Seminari di gruppo IV

Earth-moon Lagrangian points as a test bed for general relativity and effective field theories of gravity

by Emmanuele Battista (Napoli)

Europe/Rome
0M03

0M03

Description
In the space surrounding two bodies that orbit about their mutual mass center there are five points where a third body will remain in equilibrium under the gravitational attraction of the other two bodies. These points are called Lagrangian points in honor of Joseph Lagrange, who discovered them in 1772 while studying the restricted problem formed by the Sun-Jupiter system. We first evaluate the location of all Lagrangian points in the Earth-Moon system within the framework of general relativity.

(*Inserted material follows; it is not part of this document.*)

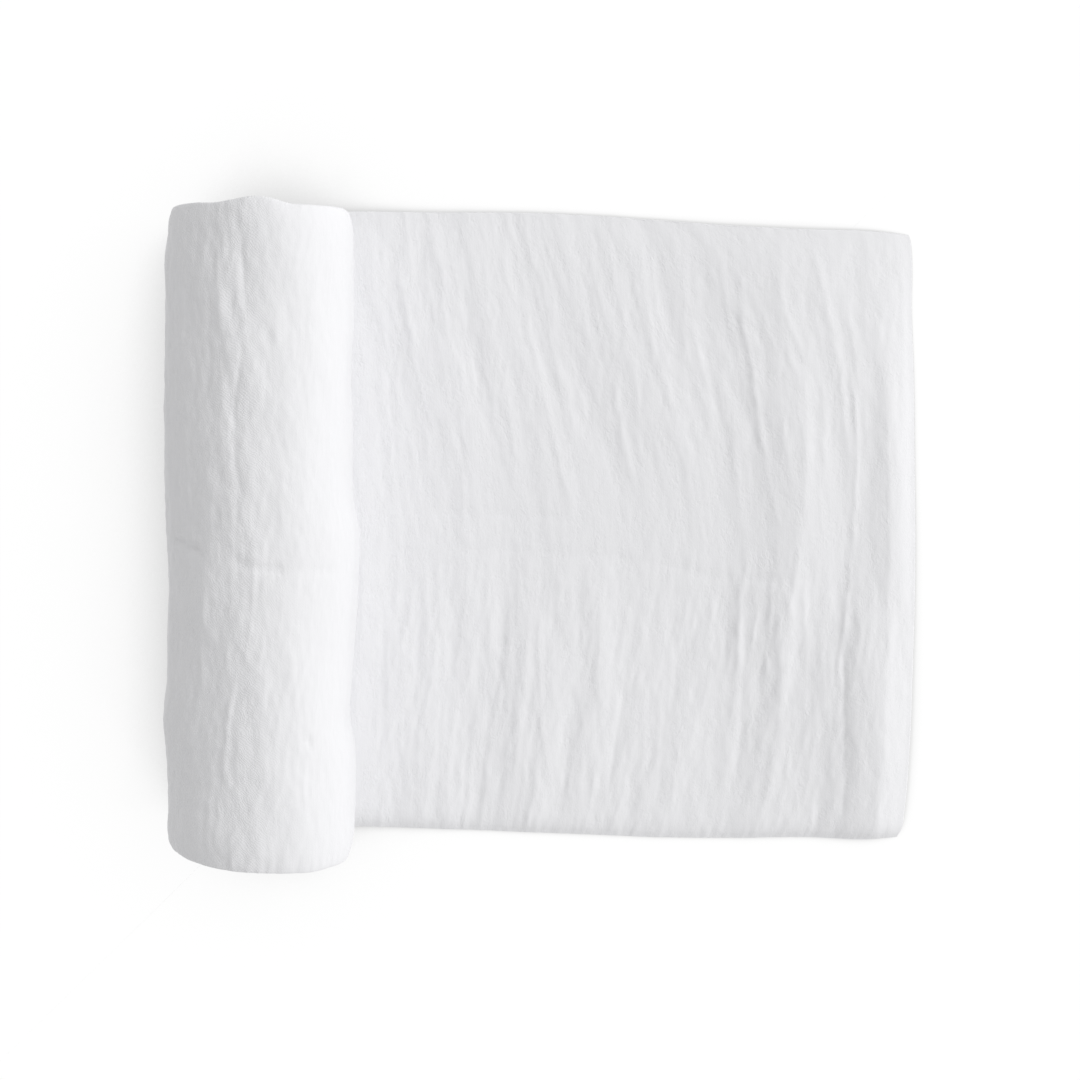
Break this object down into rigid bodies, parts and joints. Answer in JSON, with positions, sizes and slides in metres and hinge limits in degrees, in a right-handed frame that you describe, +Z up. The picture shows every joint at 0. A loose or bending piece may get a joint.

For the points L4 and L5, the corrections of coordinates are of order a few millimeters and describe a tiny departure from the equilateral triangle. After that we will analyze the position of Lagrangian points in a scheme involving quantum corrections to Einstein gravity, rather than to Newtonian gravity. Within this framework, for the Lagrangian points of stable equilibrium, we find quantum corrections of order 2 mm, whereas for Lagrangian points of unstable equilibrium we find quantum corrections below a millimeter. In the latter case, for the point L1, general relativity corrects Newtonian theory by 7.61 m, comparable, as an order of magnitude, with the lunar geodesic precession of about 3 m per orbit. The latter is a cumulative effect accurately measured at the centimeter level through the lunar laser ranging positioning technique. Thus, it is possible to study a new laser ranging test of general relativity to measure the 7.61 m correction to the L1 Lagrangian point, an observable never used before in the Earth-Moon system. This will then be the basis to consider an experiment to study deviations of effective field theories of gravity from general relativity in the Earth-Moon system.